452 Commits

Author SHA1 Message Date
antirez
aa1bc12f39 New commands: BITOP and BITCOUNT.
The motivation for this new commands is to be search in the usage of
Redis for real time statistics. See the article "Fast real time metrics
using Redis".

http://blog.getspool.com/2011/11/29/fast-easy-realtime-metrics-using-redis-bitmaps/

In general Redis strings when used as bitmaps using the SETBIT/GETBIT
command provide a very space-efficient and fast way to store statistics.
For instance in a web application with users, every user can be
associated with a key that shows every day in which the user visited the
web service. This information can be really valuable to extract user
behaviour information.

With Redis bitmaps doing this is very simple just saying that a given
day is 0 (the data the service was put online) and all the next days are
1, 2, 3, and so forth. So with SETBIT it is possible to set the bit
corresponding to the current day every time the user visits the site.

It is possible to take the count of the bit sets on the run, this is
extremely easy using a Lua script. However a fast bit count native
operation can be useful, especially if it can operate on ranges, or when
the string is small like in the case of days (even if you consider many
years it is still extremely little data).
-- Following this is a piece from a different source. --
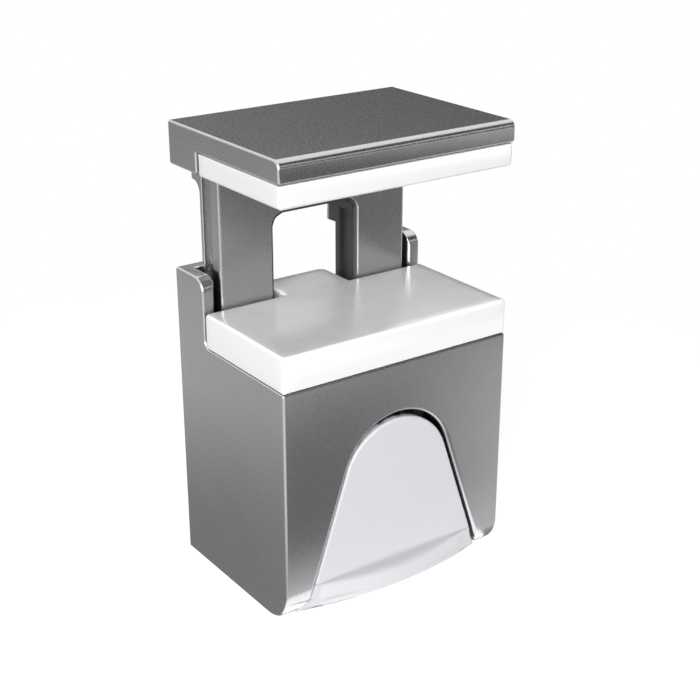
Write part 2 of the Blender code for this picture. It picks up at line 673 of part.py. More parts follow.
def add_slider_jaw():
    back = -JAW_BACK_GAP
    jaw = prism("slider_jaw", "X", rounded([
        (JAW_FRONT, JAW_UNDER, 0), (ARM_FRONT, JAW_UNDER, 0), (ARM_FRONT, JAW_BLOCK_UNDER, 0),
        (back, JAW_BLOCK_UNDER, 0), (back, JAW_TOP, 0), (JAW_FRONT, JAW_TOP, JAW_FRONT_ROUND),
    ]), -HALF - JAW_OVERHANG, HALF + JAW_OVERHANG, CAST_METAL)
    soften(jaw, EDGE)

    # Both arms in one slab, stepped back to the wall at the head, then the window and grooves are cut
    root = JAW_BLOCK_UNDER + OVERLAP
    arms = prism("arms_slab", "X", rounded([
        (ARM_FRONT, ARM_FOOT, 0), (ARM_BACK, ARM_FOOT, 0), (ARM_BACK, OUTER_HEAD_FOOT, HEAD_FILLET),
        (back, OUTER_HEAD_FOOT, 0), (back, root, 0), (ARM_FRONT, root, 0),
    ]), -ARM_OUTER, ARM_OUTER)
    soften(arms, ARM_EDGE)
    heads = prism("inner_heads", "X", rounded([
        (GROOVE_FRONT, INNER_HEAD_FOOT, 0), (ARM_BACK - ARM_EDGE, INNER_HEAD_FOOT, 0),
        (back, INNER_HEAD_FOOT, EDGE), (back, root, 0), (GROOVE_FRONT, root, 0),
    ]), -BACK_NOTCH + RUN_GAP, BACK_NOTCH - RUN_GAP)
    join(arms, heads)
    window = prism("arm_window_cutter", "Y", window_outline(0), ARM_FRONT - OVERCUT, OVERCUT)
    rim = prism("window_rim_cutter", "Y", window_outline(ARM_EDGE), ARM_FRONT - OVERCUT,
                ARM_FRONT + ARM_EDGE)
    soften(rim, ARM_EDGE, segments=2)
    cut(arms, window, rim)
    for side, sign in SIDES:
        outer_groove = block(f"outer_groove_cutter_{side}",
                             (sign * (ARM_OUTER - GROOVE_DEPTH), GROOVE_FRONT, ARM_FOOT - OVERCUT),
                             (sign * (ARM_OUTER + OVERCUT), GROOVE_BACK, JAW_BLOCK_UNDER))
        inner_groove = block(f"inner_groove_cutter_{side}", (0, GROOVE_FRONT, ARM_FOOT - OVERCUT),
                             (sign * (ARM_INNER + GROOVE_DEPTH), GROOVE_BACK, WINDOW_TOP - WINDOW_ROUND))
        shank = rod(f"cross_screw_cutter_{side}", "X", (0, GROOVE_LINE, CROSS_SCREW_LINE),
                    sign * (ARM_OUTER + OVERCUT), CROSS_SCREW_RADIUS + AXLE_PLAY)
        head = rod(f"cross_head_cutter_{side}", "X",
                   (sign * (CROSS_SCREW_SEAT - SEAT_GAP), GROOVE_LINE, CROSS_SCREW_LINE),
                   sign * (ARM_OUTER - CROSS_SCREW_SEAT + OVERCUT), CROSS_SCREW_HEAD + SEAT_GAP)
        cut(arms, outer_groove, inner_groove, shank, head)
    join(jaw, arms)
    for side, sign in SIDES:
        peg_foot = (sign * PAD_PEG_SPREAD, -PAD_PEG_DEPTH, JAW_UNDER - OVERCUT)
        cut(jaw, rod(f"upper_peg_cutter_{side}", "Z", peg_foot, OVERCUT + PAD_PEG_LENGTH + SEAT_GAP,
                     PAD_PEG_RADIUS + SEAT_GAP))
    smooth(jaw)
    ride_on(JAW_FRAME, jaw)


def add_crossbar():
    half = ARM_INNER - SEAT_GAP
    bar = block("crossbar", (-half, CROSSBAR_MIDDLE - CROSSBAR_DEPTH / 2, ARM_FOOT),
                (half, CROSSBAR_MIDDLE + CROSSBAR_DEPTH / 2, CROSSBAR_TOP), STEEL)
    soften(bar, EDGE, segments=1)
    ride_on(JAW_FRAME, bar)
    for side, sign in SIDES:
        peg_foot = (sign * SPRING_SPREAD, SPRING_DEPTH, CROSSBAR_TOP - EDGE)
        join(bar, rod(f"spring_peg_{side}", "Z", peg_foot, SPRING_PEG_LENGTH + EDGE, SPRING_PEG_RADIUS))
        thread_start = (sign * (half - CROSS_SCREW_GRIP - EDGE), GROOVE_LINE, CROSS_SCREW_LINE)
        cut(bar, rod(f"bar_thread_cutter_{side}", "X", thread_start,
                     sign * (CROSS_SCREW_GRIP + EDGE + OVERCUT), CROSS_SCREW_RADIUS + AXLE_PLAY))
        screw_start = (sign * (half - CROSS_SCREW_GRIP), GROOVE_LINE, CROSS_SCREW_LINE)
        screw = cap_screw(f"crossbar_screw_{side}", screw_start, sign,
                          CROSS_SCREW_SEAT - half + CROSS_SCREW_GRIP, CROSS_SCREW_RADIUS, CROSS_SCREW_HEAD,
                          CROSS_SCREW_HEAD_LENGTH)
        ride_on(JAW_FRAME, screw)
    smooth(bar)


def cap_screw(name, start, sign, reach, radius, head_radius, head_length):
    """A screw along X: its shank from a start point, then its round head with a hexagon socket."""
    head_start = Vector(start) + Vector((sign * reach, 0, 0))
    key_start = head_start + Vector((sign * head_length / 2, 0, 0))
    screw = rod(name, "X", start, sign * (reach + EDGE), radius, material=STEEL, sides=16)
    join(screw, rod(name + "_head", "X", head_start, sign * head_length, head_radius))
    cut(screw, rod(name + "_key_cutter", "X", key_start, sign * (head_length + OVERCUT), head_radius / 2,
                   sides=6))
    smooth(screw)
    return screw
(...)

For this reason BITOP was introduced. The command counts the number of
bits set to 1 in a string, with optional range:

BITCOUNT key [start end]

The start/end parameters are similar to GETRANGE. If omitted the whole
string is tested.

Population counting is more useful when bit-level operations like AND,
OR and XOR are avaialble. For instance I can test multiple users to see
the number of days three users visited the site at the same time. To do
this we can take the AND of all the bitmaps, and then count the set bits.

For this reason the BITOP command was introduced:

BITOP [AND|OR|XOR|NOT] dest_key src_key1 src_key2 src_key3 ... src_keyN

In the special case of NOT (that inverts the bits) only one source key
can be passed.

The judicious use of BITCOUNT and BITOP combined can lead to interesting
use cases with very space efficient representation of data.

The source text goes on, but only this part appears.